To do:
Can the data below be set down again exactly, line for line?
= = = = = = =
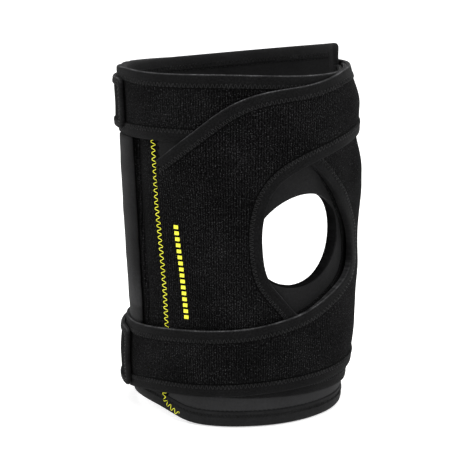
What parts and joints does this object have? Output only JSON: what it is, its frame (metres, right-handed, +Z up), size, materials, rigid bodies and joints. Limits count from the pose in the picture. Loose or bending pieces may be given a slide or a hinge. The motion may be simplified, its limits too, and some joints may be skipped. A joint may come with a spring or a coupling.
{
  "type": "knee brace",
  "caption": "Wrap-round neoprene knee brace with an open patella hole, open back, two crossing strap wings, hook tabs and side stays.",
  "frame": {"origin": "on the leg's axis, level with the bottom rim", "axes": "+Z up the leg, -Y to the front (patella), +X to the medial side"},
  "size_m": [0.1759, 0.1765, 0.2561],
  "materials": {
    "neoprene_jersey": "smooth knitted jersey on neoprene",
    "loop_fabric": "brushed loop fabric with fine upright ribs",
    "binding_tape": "smooth folded stretch tape",
    "ring_foam": "jersey-covered foam",
    "hook_tape": "moulded micro hooks",
    "spring_steel": "flattened spiral spring wire",
    "yellow_thread": "fluorescent sewing thread",
    "yellow_print": "soft raised print"
  },
  "bodies": {
    "calf": {"calf_front": "neoprene_jersey", "calf_flap": "neoprene_jersey", "calf_front_binding": "binding_tape", "calf_flap_binding": "binding_tape", "lateral_lower_panel": "loop_fabric", "lateral_lower_binding": "binding_tape", "medial_lower_panel": "loop_fabric", "medial_lower_binding": "binding_tape", "lateral_stay": "spring_steel", "medial_stay": "spring_steel", "lateral_channel": "neoprene_jersey", "medial_channel": "neoprene_jersey", "lower_stay_caps": "spring_steel", "patella_ring": "ring_foam", "knee_gusset": "neoprene_jersey", "yellow_seam": "yellow_thread", "printed_bars": "yellow_print"},
    "thigh": {"thigh_front": "neoprene_jersey", "thigh_flap": "neoprene_jersey", "thigh_flap_binding": "binding_tape", "lateral_upper_panel": "loop_fabric", "lateral_upper_binding": "binding_tape", "medial_upper_panel": "loop_fabric", "medial_upper_binding": "binding_tape", "band_binding": "binding_tape", "upper_stay_caps": "spring_steel"},
    "upper_tab": {"upper_tab": "loop_fabric", "upper_hook": "hook_tape"},
    "lower_tab": {"lower_tab": "loop_fabric", "lower_hook": "hook_tape"}
  },
  "joints": [
    {"name": "knee_flexion", "type": "hinge", "parent": "calf", "child": "thigh", "pos_m": [0, 0, 0.131], "axis": [-1, 0, 0], "range_deg": [0, 60], "stiffness_Nm_per_rad": 0.6, "deforming": ["lateral_stay", "medial_stay", "lateral_channel", "medial_channel", "patella_ring", "knee_gusset", "yellow_seam", "printed_bars"]},
    {"name": "upper_tab_peel", "type": "hinge", "parent": "thigh", "child": "upper_tab", "pos_m": [-0.04738, 0.07296, 0.221], "axis": [0, 0, -1], "range_deg": [0, 90]},
    {"name": "lower_tab_peel", "type": "hinge", "parent": "calf", "child": "lower_tab", "pos_m": [-0.01845, 0.0799, 0.0455], "axis": [0, 0, -1], "range_deg": [0, 90]}
  ]
}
= = = = = = =
Correct result:
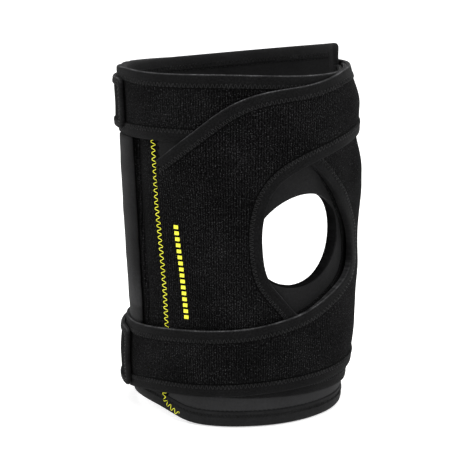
What parts and joints does this object have? Output only JSON: what it is, its frame (metres, right-handed, +Z up), size, materials, rigid bodies and joints. Limits count from the pose in the picture. Loose or bending pieces may be given a slide or a hinge. The motion may be simplified, its limits too, and some joints may be skipped. A joint may come with a spring or a coupling.
{
  "type": "knee brace",
  "caption": "Wrap-round neoprene knee brace with an open patella hole, open back, two crossing strap wings, hook tabs and side stays.",
  "frame": {"origin": "on the leg's axis, level with the bottom rim", "axes": "+Z up the leg, -Y to the front (patella), +X to the medial side"},
  "size_m": [0.1759, 0.1765, 0.2561],
  "materials": {
    "neoprene_jersey": "smooth knitted jersey on neoprene",
    "loop_fabric": "brushed loop fabric with fine upright ribs",
    "binding_tape": "smooth folded stretch tape",
    "ring_foam": "jersey-covered foam",
    "hook_tape": "moulded micro hooks",
    "spring_steel": "flattened spiral spring wire",
    "yellow_thread": "fluorescent sewing thread",
    "yellow_print": "soft raised print"
  },
  "bodies": {
    "calf": {"calf_front": "neoprene_jersey", "calf_flap": "neoprene_jersey", "calf_front_binding": "binding_tape", "calf_flap_binding": "binding_tape", "lateral_lower_panel": "loop_fabric", "lateral_lower_binding": "binding_tape", "medial_lower_panel": "loop_fabric", "medial_lower_binding": "binding_tape", "lateral_stay": "spring_steel", "medial_stay": "spring_steel", "lateral_channel": "neoprene_jersey", "medial_channel": "neoprene_jersey", "lower_stay_caps": "spring_steel", "patella_ring": "ring_foam", "knee_gusset": "neoprene_jersey", "yellow_seam": "yellow_thread", "printed_bars": "yellow_print"},
    "thigh": {"thigh_front": "neoprene_jersey", "thigh_flap": "neoprene_jersey", "thigh_flap_binding": "binding_tape", "lateral_upper_panel": "loop_fabric", "lateral_upper_binding": "binding_tape", "medial_upper_panel": "loop_fabric", "medial_upper_binding": "binding_tape", "band_binding": "binding_tape", "upper_stay_caps": "spring_steel"},
    "upper_tab": {"upper_tab": "loop_fabric", "upper_hook": "hook_tape"},
    "lower_tab": {"lower_tab": "loop_fabric", "lower_hook": "hook_tape"}
  },
  "joints": [
    {"name": "knee_flexion", "type": "hinge", "parent": "calf", "child": "thigh", "pos_m": [0, 0, 0.131], "axis": [-1, 0, 0], "range_deg": [0, 60], "stiffness_Nm_per_rad": 0.6, "deforming": ["lateral_stay", "medial_stay", "lateral_channel", "medial_channel", "patella_ring", "knee_gusset", "yellow_seam", "printed_bars"]},
    {"name": "upper_tab_peel", "type": "hinge", "parent": "thigh", "child": "upper_tab", "pos_m": [-0.04738, 0.07296, 0.221], "axis": [0, 0, -1], "range_deg": [0, 90]},
    {"name": "lower_tab_peel", "type": "hinge", "parent": "calf", "child": "lower_tab", "pos_m": [-0.01845, 0.0799, 0.0455], "axis": [0, 0, -1], "range_deg": [0, 90]}
  ]
}